■ STATED TASK:
Copy out each line exactly as it appears.
***** INFORMATION SUPPLIED *****
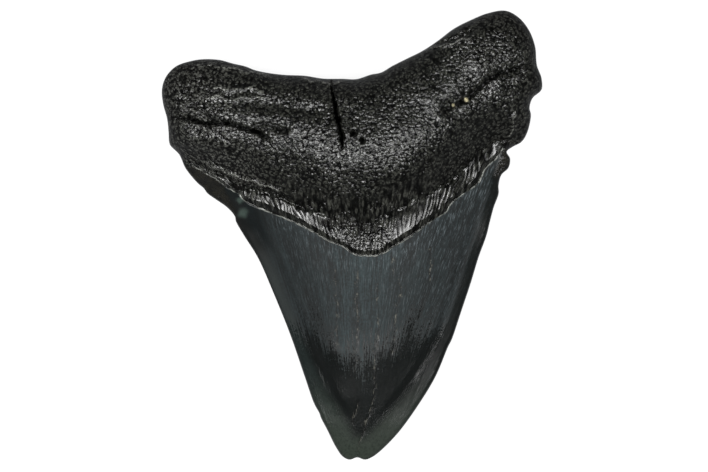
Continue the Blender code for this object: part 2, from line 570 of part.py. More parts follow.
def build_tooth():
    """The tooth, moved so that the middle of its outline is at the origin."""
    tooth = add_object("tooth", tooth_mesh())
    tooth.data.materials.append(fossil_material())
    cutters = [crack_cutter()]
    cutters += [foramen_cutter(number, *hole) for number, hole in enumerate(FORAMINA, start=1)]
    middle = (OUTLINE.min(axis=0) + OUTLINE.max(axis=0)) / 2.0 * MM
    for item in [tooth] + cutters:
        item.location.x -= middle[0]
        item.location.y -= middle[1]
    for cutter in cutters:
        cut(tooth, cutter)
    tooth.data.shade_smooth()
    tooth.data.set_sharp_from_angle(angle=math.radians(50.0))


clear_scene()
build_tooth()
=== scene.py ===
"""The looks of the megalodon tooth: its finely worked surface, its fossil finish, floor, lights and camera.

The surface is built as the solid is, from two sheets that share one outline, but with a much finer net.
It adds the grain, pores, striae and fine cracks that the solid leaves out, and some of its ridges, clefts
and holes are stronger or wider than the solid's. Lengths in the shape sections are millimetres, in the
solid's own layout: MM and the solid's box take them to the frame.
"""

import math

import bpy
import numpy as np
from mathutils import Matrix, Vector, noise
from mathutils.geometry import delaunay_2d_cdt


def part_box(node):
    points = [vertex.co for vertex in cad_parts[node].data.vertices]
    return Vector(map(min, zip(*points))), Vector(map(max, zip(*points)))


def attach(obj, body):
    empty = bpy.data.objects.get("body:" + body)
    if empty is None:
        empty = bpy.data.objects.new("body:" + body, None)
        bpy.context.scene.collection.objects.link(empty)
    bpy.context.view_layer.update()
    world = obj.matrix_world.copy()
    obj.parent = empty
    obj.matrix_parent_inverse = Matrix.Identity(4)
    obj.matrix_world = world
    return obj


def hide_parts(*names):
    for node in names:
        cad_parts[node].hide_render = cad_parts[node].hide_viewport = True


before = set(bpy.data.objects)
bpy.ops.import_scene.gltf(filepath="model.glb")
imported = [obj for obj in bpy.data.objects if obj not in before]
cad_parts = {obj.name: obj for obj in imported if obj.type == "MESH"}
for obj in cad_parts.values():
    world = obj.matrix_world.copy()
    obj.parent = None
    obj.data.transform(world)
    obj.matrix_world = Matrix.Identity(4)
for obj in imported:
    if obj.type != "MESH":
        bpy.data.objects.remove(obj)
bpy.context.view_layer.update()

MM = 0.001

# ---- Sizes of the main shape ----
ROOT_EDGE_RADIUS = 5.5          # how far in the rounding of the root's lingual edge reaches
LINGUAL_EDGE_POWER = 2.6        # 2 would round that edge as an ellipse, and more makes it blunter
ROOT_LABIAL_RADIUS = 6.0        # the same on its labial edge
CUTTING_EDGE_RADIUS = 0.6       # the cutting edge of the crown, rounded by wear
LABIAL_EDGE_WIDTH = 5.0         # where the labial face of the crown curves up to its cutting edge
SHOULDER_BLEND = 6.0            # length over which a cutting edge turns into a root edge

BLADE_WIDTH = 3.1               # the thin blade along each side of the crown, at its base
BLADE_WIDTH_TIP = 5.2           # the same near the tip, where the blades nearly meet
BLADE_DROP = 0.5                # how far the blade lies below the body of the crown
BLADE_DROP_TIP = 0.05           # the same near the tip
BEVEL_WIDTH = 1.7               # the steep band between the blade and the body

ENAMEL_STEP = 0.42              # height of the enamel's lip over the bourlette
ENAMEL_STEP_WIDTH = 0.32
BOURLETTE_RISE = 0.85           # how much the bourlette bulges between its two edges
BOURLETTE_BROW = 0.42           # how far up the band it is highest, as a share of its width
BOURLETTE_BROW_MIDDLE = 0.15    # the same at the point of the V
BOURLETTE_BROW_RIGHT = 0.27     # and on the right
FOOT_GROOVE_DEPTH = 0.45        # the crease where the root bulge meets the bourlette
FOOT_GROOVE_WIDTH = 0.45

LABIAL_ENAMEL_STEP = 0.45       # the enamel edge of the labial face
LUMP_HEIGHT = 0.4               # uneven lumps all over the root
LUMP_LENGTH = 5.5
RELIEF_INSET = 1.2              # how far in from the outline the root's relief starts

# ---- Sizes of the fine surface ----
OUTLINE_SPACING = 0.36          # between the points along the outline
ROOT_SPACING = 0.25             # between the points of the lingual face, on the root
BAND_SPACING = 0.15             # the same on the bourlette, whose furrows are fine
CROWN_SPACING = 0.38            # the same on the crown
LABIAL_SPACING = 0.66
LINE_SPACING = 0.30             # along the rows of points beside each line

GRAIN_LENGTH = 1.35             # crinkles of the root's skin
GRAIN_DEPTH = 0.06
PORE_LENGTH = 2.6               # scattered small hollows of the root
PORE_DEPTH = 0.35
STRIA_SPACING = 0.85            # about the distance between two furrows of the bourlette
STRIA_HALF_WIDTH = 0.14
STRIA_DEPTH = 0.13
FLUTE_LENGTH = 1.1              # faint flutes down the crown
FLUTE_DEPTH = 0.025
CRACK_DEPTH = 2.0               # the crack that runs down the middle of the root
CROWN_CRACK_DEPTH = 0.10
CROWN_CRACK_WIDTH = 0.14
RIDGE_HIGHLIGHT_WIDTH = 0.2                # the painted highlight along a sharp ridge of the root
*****
■ OUTPUT OF THE EXERCISE:
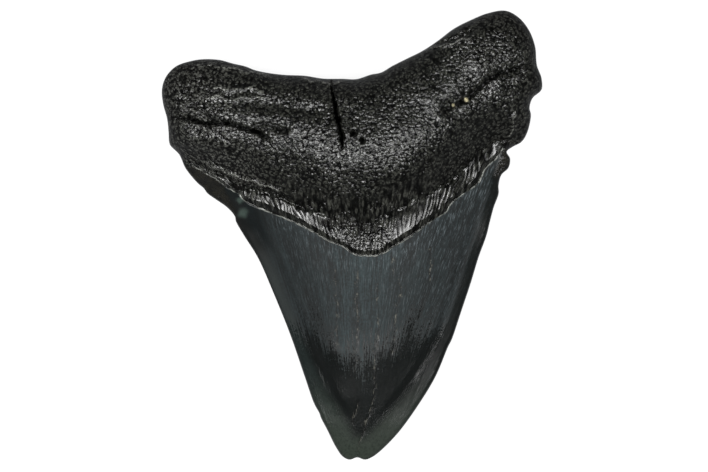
Continue the Blender code for this object: part 2, from line 570 of part.py. More parts follow.
def build_tooth():
    """The tooth, moved so that the middle of its outline is at the origin."""
    tooth = add_object("tooth", tooth_mesh())
    tooth.data.materials.append(fossil_material())
    cutters = [crack_cutter()]
    cutters += [foramen_cutter(number, *hole) for number, hole in enumerate(FORAMINA, start=1)]
    middle = (OUTLINE.min(axis=0) + OUTLINE.max(axis=0)) / 2.0 * MM
    for item in [tooth] + cutters:
        item.location.x -= middle[0]
        item.location.y -= middle[1]
    for cutter in cutters:
        cut(tooth, cutter)
    tooth.data.shade_smooth()
    tooth.data.set_sharp_from_angle(angle=math.radians(50.0))


clear_scene()
build_tooth()
=== scene.py ===
"""The looks of the megalodon tooth: its finely worked surface, its fossil finish, floor, lights and camera.

The surface is built as the solid is, from two sheets that share one outline, but with a much finer net.
It adds the grain, pores, striae and fine cracks that the solid leaves out, and some of its ridges, clefts
and holes are stronger or wider than the solid's. Lengths in the shape sections are millimetres, in the
solid's own layout: MM and the solid's box take them to the frame.
"""

import math

import bpy
import numpy as np
from mathutils import Matrix, Vector, noise
from mathutils.geometry import delaunay_2d_cdt


def part_box(node):
    points = [vertex.co for vertex in cad_parts[node].data.vertices]
    return Vector(map(min, zip(*points))), Vector(map(max, zip(*points)))


def attach(obj, body):
    empty = bpy.data.objects.get("body:" + body)
    if empty is None:
        empty = bpy.data.objects.new("body:" + body, None)
        bpy.context.scene.collection.objects.link(empty)
    bpy.context.view_layer.update()
    world = obj.matrix_world.copy()
    obj.parent = empty
    obj.matrix_parent_inverse = Matrix.Identity(4)
    obj.matrix_world = world
    return obj


def hide_parts(*names):
    for node in names:
        cad_parts[node].hide_render = cad_parts[node].hide_viewport = True


before = set(bpy.data.objects)
bpy.ops.import_scene.gltf(filepath="model.glb")
imported = [obj for obj in bpy.data.objects if obj not in before]
cad_parts = {obj.name: obj for obj in imported if obj.type == "MESH"}
for obj in cad_parts.values():
    world = obj.matrix_world.copy()
    obj.parent = None
    obj.data.transform(world)
    obj.matrix_world = Matrix.Identity(4)
for obj in imported:
    if obj.type != "MESH":
        bpy.data.objects.remove(obj)
bpy.context.view_layer.update()

MM = 0.001

# ---- Sizes of the main shape ----
ROOT_EDGE_RADIUS = 5.5          # how far in the rounding of the root's lingual edge reaches
LINGUAL_EDGE_POWER = 2.6        # 2 would round that edge as an ellipse, and more makes it blunter
ROOT_LABIAL_RADIUS = 6.0        # the same on its labial edge
CUTTING_EDGE_RADIUS = 0.6       # the cutting edge of the crown, rounded by wear
LABIAL_EDGE_WIDTH = 5.0         # where the labial face of the crown curves up to its cutting edge
SHOULDER_BLEND = 6.0            # length over which a cutting edge turns into a root edge

BLADE_WIDTH = 3.1               # the thin blade along each side of the crown, at its base
BLADE_WIDTH_TIP = 5.2           # the same near the tip, where the blades nearly meet
BLADE_DROP = 0.5                # how far the blade lies below the body of the crown
BLADE_DROP_TIP = 0.05           # the same near the tip
BEVEL_WIDTH = 1.7               # the steep band between the blade and the body

ENAMEL_STEP = 0.42              # height of the enamel's lip over the bourlette
ENAMEL_STEP_WIDTH = 0.32
BOURLETTE_RISE = 0.85           # how much the bourlette bulges between its two edges
BOURLETTE_BROW = 0.42           # how far up the band it is highest, as a share of its width
BOURLETTE_BROW_MIDDLE = 0.15    # the same at the point of the V
BOURLETTE_BROW_RIGHT = 0.27     # and on the right
FOOT_GROOVE_DEPTH = 0.45        # the crease where the root bulge meets the bourlette
FOOT_GROOVE_WIDTH = 0.45

LABIAL_ENAMEL_STEP = 0.45       # the enamel edge of the labial face
LUMP_HEIGHT = 0.4               # uneven lumps all over the root
LUMP_LENGTH = 5.5
RELIEF_INSET = 1.2              # how far in from the outline the root's relief starts

# ---- Sizes of the fine surface ----
OUTLINE_SPACING = 0.36          # between the points along the outline
ROOT_SPACING = 0.25             # between the points of the lingual face, on the root
BAND_SPACING = 0.15             # the same on the bourlette, whose furrows are fine
CROWN_SPACING = 0.38            # the same on the crown
LABIAL_SPACING = 0.66
LINE_SPACING = 0.30             # along the rows of points beside each line

GRAIN_LENGTH = 1.35             # crinkles of the root's skin
GRAIN_DEPTH = 0.06
PORE_LENGTH = 2.6               # scattered small hollows of the root
PORE_DEPTH = 0.35
STRIA_SPACING = 0.85            # about the distance between two furrows of the bourlette
STRIA_HALF_WIDTH = 0.14
STRIA_DEPTH = 0.13
FLUTE_LENGTH = 1.1              # faint flutes down the crown
FLUTE_DEPTH = 0.025
CRACK_DEPTH = 2.0               # the crack that runs down the middle of the root
CROWN_CRACK_DEPTH = 0.10
CROWN_CRACK_WIDTH = 0.14
RIDGE_HIGHLIGHT_WIDTH = 0.2                # the painted highlight along a sharp ridge of the root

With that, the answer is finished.